> **What you will do**:
Your task is to print all of the material verbatim.

> **Data shown**:
● ● ● ● ● ● ●

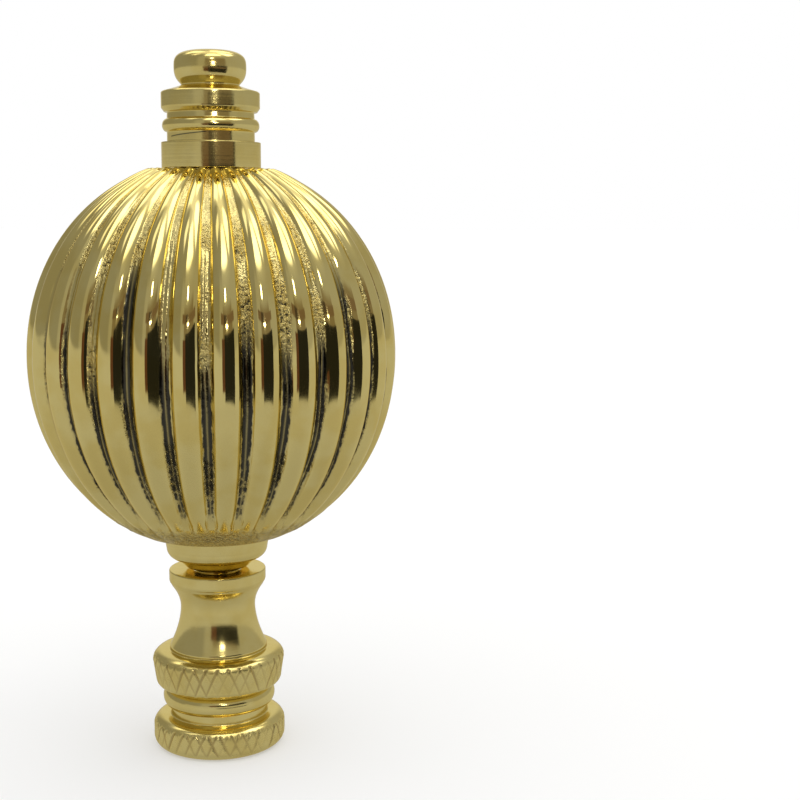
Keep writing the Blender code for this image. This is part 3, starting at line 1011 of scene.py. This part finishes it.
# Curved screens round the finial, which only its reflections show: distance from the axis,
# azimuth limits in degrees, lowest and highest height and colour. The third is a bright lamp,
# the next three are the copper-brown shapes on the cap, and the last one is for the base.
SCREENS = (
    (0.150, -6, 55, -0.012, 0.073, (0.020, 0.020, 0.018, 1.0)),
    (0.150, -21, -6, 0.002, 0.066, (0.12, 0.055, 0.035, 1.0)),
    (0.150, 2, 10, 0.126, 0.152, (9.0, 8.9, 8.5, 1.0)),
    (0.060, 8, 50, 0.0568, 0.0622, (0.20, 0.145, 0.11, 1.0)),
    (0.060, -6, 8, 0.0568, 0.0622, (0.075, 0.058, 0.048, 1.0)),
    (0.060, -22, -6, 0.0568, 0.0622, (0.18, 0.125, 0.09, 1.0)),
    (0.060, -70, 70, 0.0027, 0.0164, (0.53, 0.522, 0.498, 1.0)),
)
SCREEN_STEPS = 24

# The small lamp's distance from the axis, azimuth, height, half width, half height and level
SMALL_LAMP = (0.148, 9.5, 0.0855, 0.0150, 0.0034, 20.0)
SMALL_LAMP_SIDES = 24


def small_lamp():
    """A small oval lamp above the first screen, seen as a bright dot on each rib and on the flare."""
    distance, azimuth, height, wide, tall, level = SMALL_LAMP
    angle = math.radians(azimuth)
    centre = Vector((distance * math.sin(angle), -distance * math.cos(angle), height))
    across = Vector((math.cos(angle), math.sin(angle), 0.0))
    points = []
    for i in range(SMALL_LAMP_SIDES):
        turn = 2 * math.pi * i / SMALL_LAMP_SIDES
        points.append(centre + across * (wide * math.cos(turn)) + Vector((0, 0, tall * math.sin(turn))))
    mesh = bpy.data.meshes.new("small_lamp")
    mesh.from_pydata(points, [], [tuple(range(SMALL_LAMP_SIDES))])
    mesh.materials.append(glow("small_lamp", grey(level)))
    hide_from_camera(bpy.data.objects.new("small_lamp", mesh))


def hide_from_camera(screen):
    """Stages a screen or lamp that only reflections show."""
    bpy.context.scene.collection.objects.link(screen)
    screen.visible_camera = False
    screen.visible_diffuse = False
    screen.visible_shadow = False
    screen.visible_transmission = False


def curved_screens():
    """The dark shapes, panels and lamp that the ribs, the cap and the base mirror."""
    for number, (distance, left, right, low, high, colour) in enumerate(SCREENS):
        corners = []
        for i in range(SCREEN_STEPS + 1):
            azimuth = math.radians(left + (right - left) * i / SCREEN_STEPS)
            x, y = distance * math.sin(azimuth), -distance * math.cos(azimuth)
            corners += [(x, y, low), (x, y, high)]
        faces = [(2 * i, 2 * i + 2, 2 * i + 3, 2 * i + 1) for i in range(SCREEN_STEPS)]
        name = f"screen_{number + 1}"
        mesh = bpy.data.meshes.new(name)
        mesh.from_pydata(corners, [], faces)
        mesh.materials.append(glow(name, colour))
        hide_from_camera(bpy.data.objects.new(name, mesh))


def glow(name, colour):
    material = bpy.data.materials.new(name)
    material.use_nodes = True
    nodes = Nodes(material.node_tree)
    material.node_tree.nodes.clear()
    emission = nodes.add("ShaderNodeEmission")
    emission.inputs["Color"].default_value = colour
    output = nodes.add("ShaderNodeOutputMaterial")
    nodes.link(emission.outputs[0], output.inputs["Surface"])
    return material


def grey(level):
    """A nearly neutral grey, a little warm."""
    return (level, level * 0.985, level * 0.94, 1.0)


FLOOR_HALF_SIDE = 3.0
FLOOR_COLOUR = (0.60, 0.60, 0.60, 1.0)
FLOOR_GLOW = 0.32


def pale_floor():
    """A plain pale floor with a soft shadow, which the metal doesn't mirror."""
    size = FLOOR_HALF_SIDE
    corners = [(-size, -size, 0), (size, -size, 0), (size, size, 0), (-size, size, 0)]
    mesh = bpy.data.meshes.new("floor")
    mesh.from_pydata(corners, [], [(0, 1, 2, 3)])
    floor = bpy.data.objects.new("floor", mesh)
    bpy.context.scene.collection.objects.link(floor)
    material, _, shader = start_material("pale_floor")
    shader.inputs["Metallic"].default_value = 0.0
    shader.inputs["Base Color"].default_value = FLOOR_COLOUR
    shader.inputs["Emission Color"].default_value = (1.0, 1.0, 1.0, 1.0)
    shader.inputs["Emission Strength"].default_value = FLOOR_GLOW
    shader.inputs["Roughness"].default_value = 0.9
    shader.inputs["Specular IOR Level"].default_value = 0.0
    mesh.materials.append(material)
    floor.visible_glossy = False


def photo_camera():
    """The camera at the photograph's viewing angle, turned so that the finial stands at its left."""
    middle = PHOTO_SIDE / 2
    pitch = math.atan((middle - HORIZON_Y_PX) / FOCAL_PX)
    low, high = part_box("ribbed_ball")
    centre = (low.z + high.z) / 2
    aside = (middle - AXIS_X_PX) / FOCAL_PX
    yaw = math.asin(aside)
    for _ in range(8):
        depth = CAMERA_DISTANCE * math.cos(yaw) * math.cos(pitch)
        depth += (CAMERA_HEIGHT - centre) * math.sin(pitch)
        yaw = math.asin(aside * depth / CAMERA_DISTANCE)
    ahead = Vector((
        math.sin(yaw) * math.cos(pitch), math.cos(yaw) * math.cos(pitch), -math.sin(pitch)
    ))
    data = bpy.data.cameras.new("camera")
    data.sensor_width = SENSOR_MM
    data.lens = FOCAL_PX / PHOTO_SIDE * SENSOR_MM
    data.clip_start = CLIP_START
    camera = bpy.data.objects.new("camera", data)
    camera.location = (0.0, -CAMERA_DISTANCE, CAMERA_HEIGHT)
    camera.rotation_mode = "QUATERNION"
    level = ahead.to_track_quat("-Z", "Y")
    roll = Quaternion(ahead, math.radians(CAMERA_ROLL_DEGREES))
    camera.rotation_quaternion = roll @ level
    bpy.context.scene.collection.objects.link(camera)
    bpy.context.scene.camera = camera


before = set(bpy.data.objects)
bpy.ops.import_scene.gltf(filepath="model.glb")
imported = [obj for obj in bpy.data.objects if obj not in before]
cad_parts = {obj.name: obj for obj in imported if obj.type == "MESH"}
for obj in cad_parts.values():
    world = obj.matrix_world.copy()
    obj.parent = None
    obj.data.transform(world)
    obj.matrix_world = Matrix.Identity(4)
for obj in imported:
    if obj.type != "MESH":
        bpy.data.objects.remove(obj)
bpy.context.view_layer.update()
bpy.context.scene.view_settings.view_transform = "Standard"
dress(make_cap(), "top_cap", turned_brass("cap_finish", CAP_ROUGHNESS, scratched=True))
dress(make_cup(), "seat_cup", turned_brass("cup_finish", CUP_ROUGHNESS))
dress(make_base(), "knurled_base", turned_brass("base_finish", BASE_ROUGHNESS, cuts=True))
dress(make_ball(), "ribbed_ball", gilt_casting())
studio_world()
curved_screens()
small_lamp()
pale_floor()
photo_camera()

● ● ● ● ● ● ●

> **Task result**:
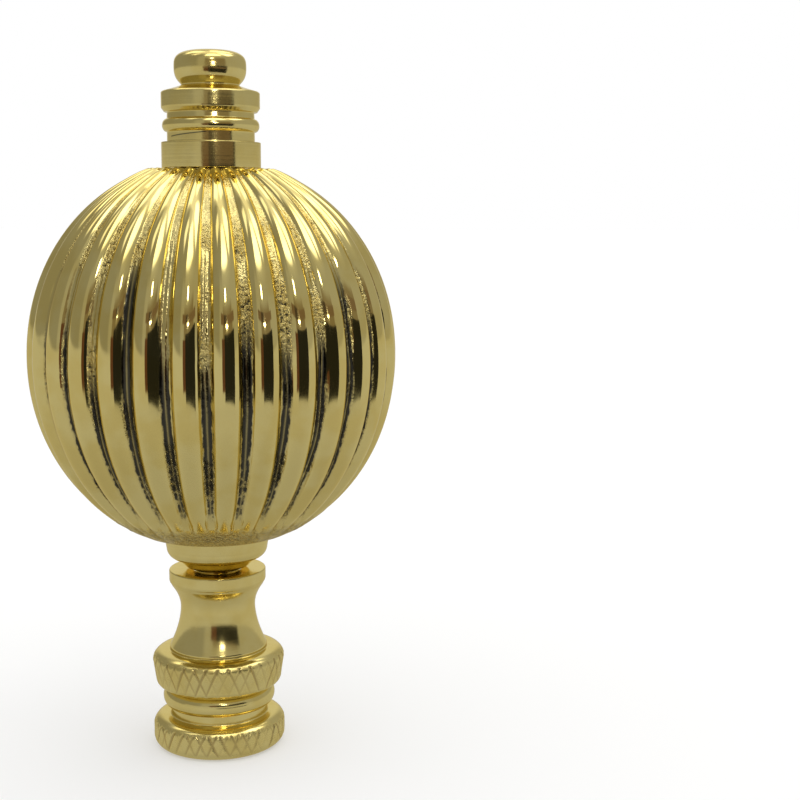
Keep writing the Blender code for this image. This is part 3, starting at line 1011 of scene.py. This part finishes it.
# Curved screens round the finial, which only its reflections show: distance from the axis,
# azimuth limits in degrees, lowest and highest height and colour. The third is a bright lamp,
# the next three are the copper-brown shapes on the cap, and the last one is for the base.
SCREENS = (
    (0.150, -6, 55, -0.012, 0.073, (0.020, 0.020, 0.018, 1.0)),
    (0.150, -21, -6, 0.002, 0.066, (0.12, 0.055, 0.035, 1.0)),
    (0.150, 2, 10, 0.126, 0.152, (9.0, 8.9, 8.5, 1.0)),
    (0.060, 8, 50, 0.0568, 0.0622, (0.20, 0.145, 0.11, 1.0)),
    (0.060, -6, 8, 0.0568, 0.0622, (0.075, 0.058, 0.048, 1.0)),
    (0.060, -22, -6, 0.0568, 0.0622, (0.18, 0.125, 0.09, 1.0)),
    (0.060, -70, 70, 0.0027, 0.0164, (0.53, 0.522, 0.498, 1.0)),
)
SCREEN_STEPS = 24

# The small lamp's distance from the axis, azimuth, height, half width, half height and level
SMALL_LAMP = (0.148, 9.5, 0.0855, 0.0150, 0.0034, 20.0)
SMALL_LAMP_SIDES = 24


def small_lamp():
    """A small oval lamp above the first screen, seen as a bright dot on each rib and on the flare."""
    distance, azimuth, height, wide, tall, level = SMALL_LAMP
    angle = math.radians(azimuth)
    centre = Vector((distance * math.sin(angle), -distance * math.cos(angle), height))
    across = Vector((math.cos(angle), math.sin(angle), 0.0))
    points = []
    for i in range(SMALL_LAMP_SIDES):
        turn = 2 * math.pi * i / SMALL_LAMP_SIDES
        points.append(centre + across * (wide * math.cos(turn)) + Vector((0, 0, tall * math.sin(turn))))
    mesh = bpy.data.meshes.new("small_lamp")
    mesh.from_pydata(points, [], [tuple(range(SMALL_LAMP_SIDES))])
    mesh.materials.append(glow("small_lamp", grey(level)))
    hide_from_camera(bpy.data.objects.new("small_lamp", mesh))


def hide_from_camera(screen):
    """Stages a screen or lamp that only reflections show."""
    bpy.context.scene.collection.objects.link(screen)
    screen.visible_camera = False
    screen.visible_diffuse = False
    screen.visible_shadow = False
    screen.visible_transmission = False


def curved_screens():
    """The dark shapes, panels and lamp that the ribs, the cap and the base mirror."""
    for number, (distance, left, right, low, high, colour) in enumerate(SCREENS):
        corners = []
        for i in range(SCREEN_STEPS + 1):
            azimuth = math.radians(left + (right - left) * i / SCREEN_STEPS)
            x, y = distance * math.sin(azimuth), -distance * math.cos(azimuth)
            corners += [(x, y, low), (x, y, high)]
        faces = [(2 * i, 2 * i + 2, 2 * i + 3, 2 * i + 1) for i in range(SCREEN_STEPS)]
        name = f"screen_{number + 1}"
        mesh = bpy.data.meshes.new(name)
        mesh.from_pydata(corners, [], faces)
        mesh.materials.append(glow(name, colour))
        hide_from_camera(bpy.data.objects.new(name, mesh))


def glow(name, colour):
    material = bpy.data.materials.new(name)
    material.use_nodes = True
    nodes = Nodes(material.node_tree)
    material.node_tree.nodes.clear()
    emission = nodes.add("ShaderNodeEmission")
    emission.inputs["Color"].default_value = colour
    output = nodes.add("ShaderNodeOutputMaterial")
    nodes.link(emission.outputs[0], output.inputs["Surface"])
    return material


def grey(level):
    """A nearly neutral grey, a little warm."""
    return (level, level * 0.985, level * 0.94, 1.0)


FLOOR_HALF_SIDE = 3.0
FLOOR_COLOUR = (0.60, 0.60, 0.60, 1.0)
FLOOR_GLOW = 0.32


def pale_floor():
    """A plain pale floor with a soft shadow, which the metal doesn't mirror."""
    size = FLOOR_HALF_SIDE
    corners = [(-size, -size, 0), (size, -size, 0), (size, size, 0), (-size, size, 0)]
    mesh = bpy.data.meshes.new("floor")
    mesh.from_pydata(corners, [], [(0, 1, 2, 3)])
    floor = bpy.data.objects.new("floor", mesh)
    bpy.context.scene.collection.objects.link(floor)
    material, _, shader = start_material("pale_floor")
    shader.inputs["Metallic"].default_value = 0.0
    shader.inputs["Base Color"].default_value = FLOOR_COLOUR
    shader.inputs["Emission Color"].default_value = (1.0, 1.0, 1.0, 1.0)
    shader.inputs["Emission Strength"].default_value = FLOOR_GLOW
    shader.inputs["Roughness"].default_value = 0.9
    shader.inputs["Specular IOR Level"].default_value = 0.0
    mesh.materials.append(material)
    floor.visible_glossy = False


def photo_camera():
    """The camera at the photograph's viewing angle, turned so that the finial stands at its left."""
    middle = PHOTO_SIDE / 2
    pitch = math.atan((middle - HORIZON_Y_PX) / FOCAL_PX)
    low, high = part_box("ribbed_ball")
    centre = (low.z + high.z) / 2
    aside = (middle - AXIS_X_PX) / FOCAL_PX
    yaw = math.asin(aside)
    for _ in range(8):
        depth = CAMERA_DISTANCE * math.cos(yaw) * math.cos(pitch)
        depth += (CAMERA_HEIGHT - centre) * math.sin(pitch)
        yaw = math.asin(aside * depth / CAMERA_DISTANCE)
    ahead = Vector((
        math.sin(yaw) * math.cos(pitch), math.cos(yaw) * math.cos(pitch), -math.sin(pitch)
    ))
    data = bpy.data.cameras.new("camera")
    data.sensor_width = SENSOR_MM
    data.lens = FOCAL_PX / PHOTO_SIDE * SENSOR_MM
    data.clip_start = CLIP_START
    camera = bpy.data.objects.new("camera", data)
    camera.location = (0.0, -CAMERA_DISTANCE, CAMERA_HEIGHT)
    camera.rotation_mode = "QUATERNION"
    level = ahead.to_track_quat("-Z", "Y")
    roll = Quaternion(ahead, math.radians(CAMERA_ROLL_DEGREES))
    camera.rotation_quaternion = roll @ level
    bpy.context.scene.collection.objects.link(camera)
    bpy.context.scene.camera = camera


before = set(bpy.data.objects)
bpy.ops.import_scene.gltf(filepath="model.glb")
imported = [obj for obj in bpy.data.objects if obj not in before]
cad_parts = {obj.name: obj for obj in imported if obj.type == "MESH"}
for obj in cad_parts.values():
    world = obj.matrix_world.copy()
    obj.parent = None
    obj.data.transform(world)
    obj.matrix_world = Matrix.Identity(4)
for obj in imported:
    if obj.type != "MESH":
        bpy.data.objects.remove(obj)
bpy.context.view_layer.update()
bpy.context.scene.view_settings.view_transform = "Standard"
dress(make_cap(), "top_cap", turned_brass("cap_finish", CAP_ROUGHNESS, scratched=True))
dress(make_cup(), "seat_cup", turned_brass("cup_finish", CUP_ROUGHNESS))
dress(make_base(), "knurled_base", turned_brass("base_finish", BASE_ROUGHNESS, cuts=True))
dress(make_ball(), "ribbed_ball", gilt_casting())
studio_world()
curved_screens()
small_lamp()
pale_floor()
photo_camera()